No standing: what marriage radicals really think of “the people”
This article was first published at Mercatornet.com September 16, 2011.
Last week’s hearing in the California Supreme Court on whether the proponents of Prop 8 have standing to defend the measure in court seemed to go well for the defenders of natural marriage. But another issue lies beneath the surface of the court arguments. The issue is what kind of people are the marriage redefiners: Ted Olsen, Rob Reiner, and the American Foundation for Equal Rights?
Is their bid to deny Prop 8 proponents legal standing just the next step in the unfolding of the civil rights movement, as they seem to perceive themselves? I think the evidence from the courtroom shows beyond doubt that we are dealing with something else entirely. These people are bent on obtaining a particular outcome, no matter what the cost to the rest of the legal system. Advocates of minimum government, especially libertarians, should be more than wary about hanging around this type of person: they should avoid them absolutely, and call them out wherever possible.
Proposition 8 is the ballot initiative defining marriage as the union of one man and one women in the California Constitution. In 2008, California voters approved Prop 8, with 51 per cent of the vote, approximately the margin of victory that elected Obama. Since then, celebrity lawyers Ted Olsen and David Boies have brought a suit in the federal courts to argue that Proposition 8 violates the US Constitution.
Please note the high stakes here. If the courts decide that the US Constitution requires the redefinition of marriage that will be the end of the line for debate on the subject in the US. We will have genderless marriage throughout the US, overturning the constitutions of the majority of states.
So, the point at issue in last week’s hearing before the California Supreme Court was whether the proponents of Prop 8 (that is, the group of people who put Prop 8 on the ballot and who are legally responsible for it) have standing to defend the measure in court.
Before I went to San Francisco to cover the Prop 8 trial, I hoped that the marriage redefiners would try to distinguish their case. That is, would they try to come up with some argument that distinguishes the proponents of Prop 8 from proponents of other potential ballot initiatives? If they make no attempt to do that, we might conclude that they don’t care whether they destroy the initiative process. They just want what they want, and they don’t care about collateral damage.
I am sorry, but not surprised, to report that attorney Ted Olsen made no serious effort to create a legal argument that would apply to Prop 8 and not to other ballot measures. As I sat in the jam-packed courtroom, I sensed that the justices were appalled by his cavalier attitude toward the voters. One by one, the justices poked holes in Olsen’s theory.

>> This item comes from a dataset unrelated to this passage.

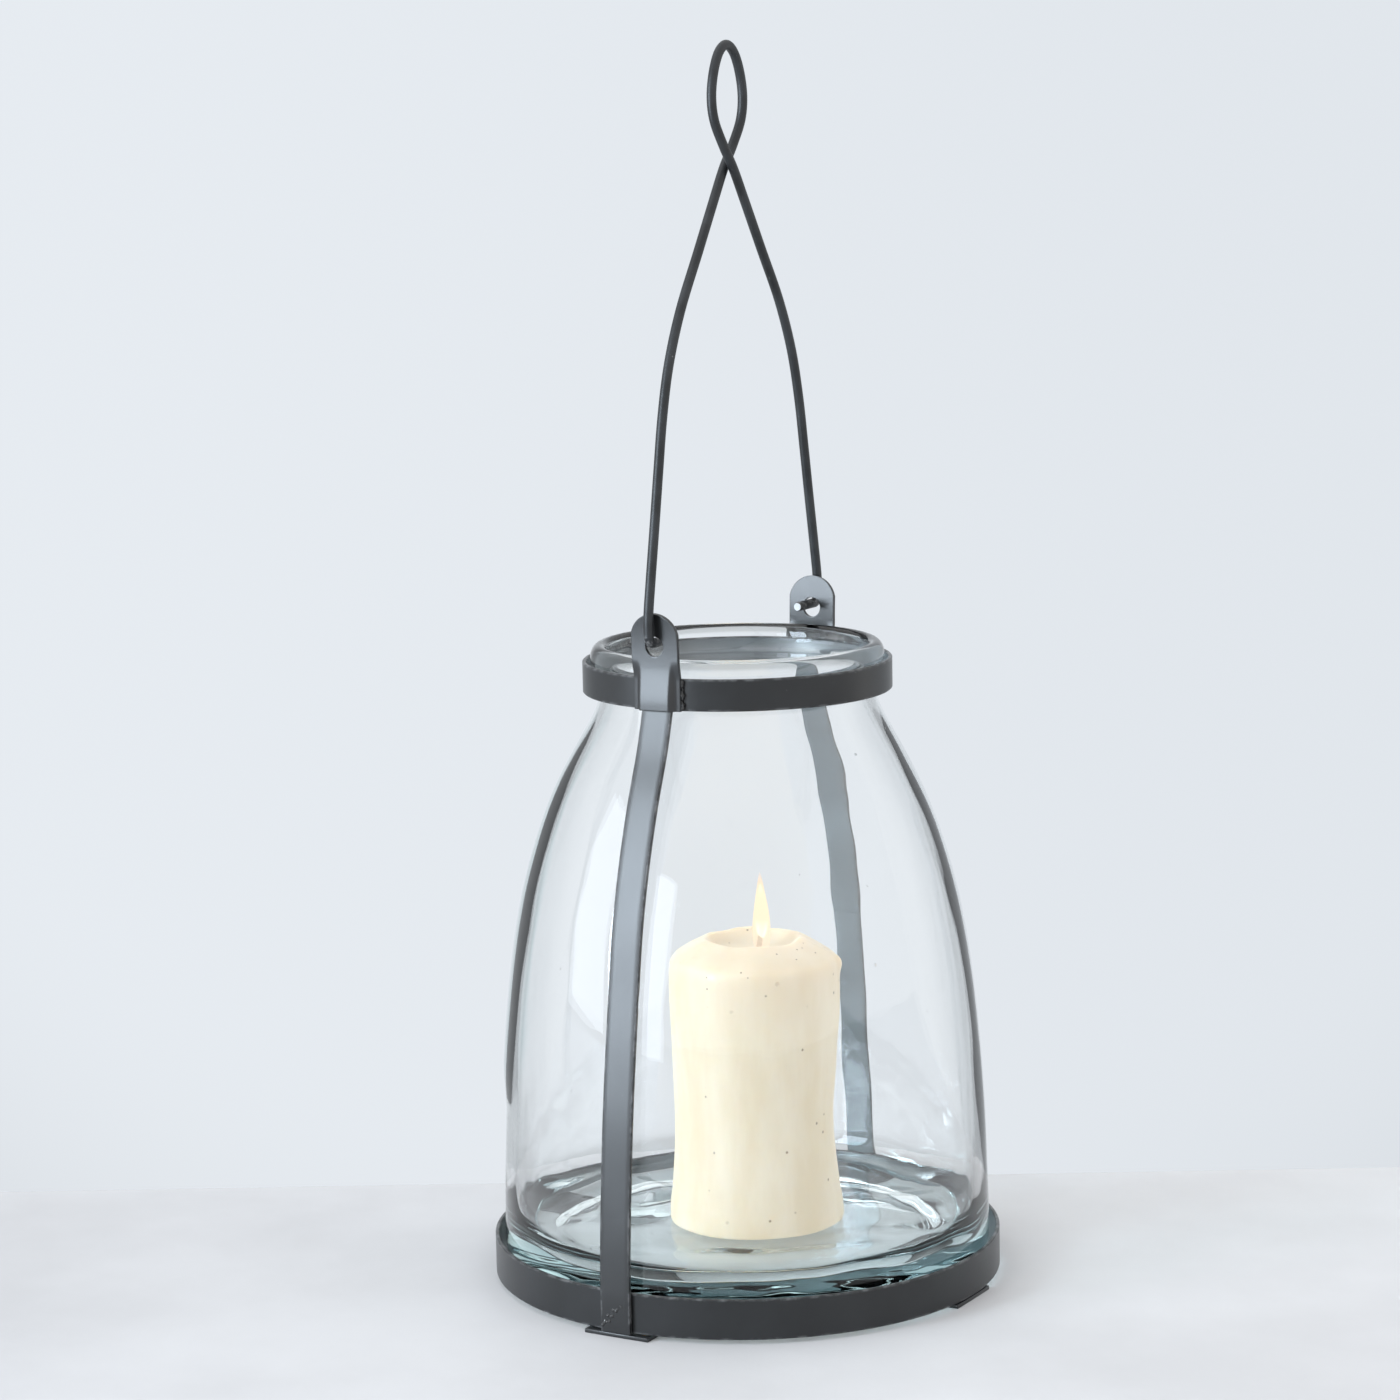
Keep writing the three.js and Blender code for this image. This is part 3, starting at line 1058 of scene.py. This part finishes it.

Justice Carol Corrigan observed that Olsen’s theory would give the Attorney General the right to “pocket veto” any voter initiative. Justice Joyce Kennard noted that to agree with Olsen is to nullify the power of the people. Justice Kathryn Werdegar noted that “we” (meaning the Supreme Court of California) have always given ballot proponents standing in court.
In addition, Chief Justice Tani Cantil-Sakauye noted that this case was the first case in history in which the proponents were the sole defenders of a measure. In past cases, the proponents have stood “shoulder to shoulder” with the Attorney General. She asked what would happen to the state’s interest in a law, if the Attorney General refused to defend it. “Does the state’s interest evaporate?”
Even the newest member of the California Supreme Court, the notoriously liberal advocate of marriage redefinition, Justice Goodwin Liu, balked at the breathtaking claims advanced by Ted Olsen. “Doesn’t it blinker reality,” he asked, to assert that ballot proponents are no different from any other citizen who voted for Prop 8?
But the ultimate challenge to Olsen’s theory came from Justice Ming Chin: “Would you really have us hearing only one side of this case today?” In effect, Olsen’s answer was, yes, he would have the court hearing only one side of the case: his own side.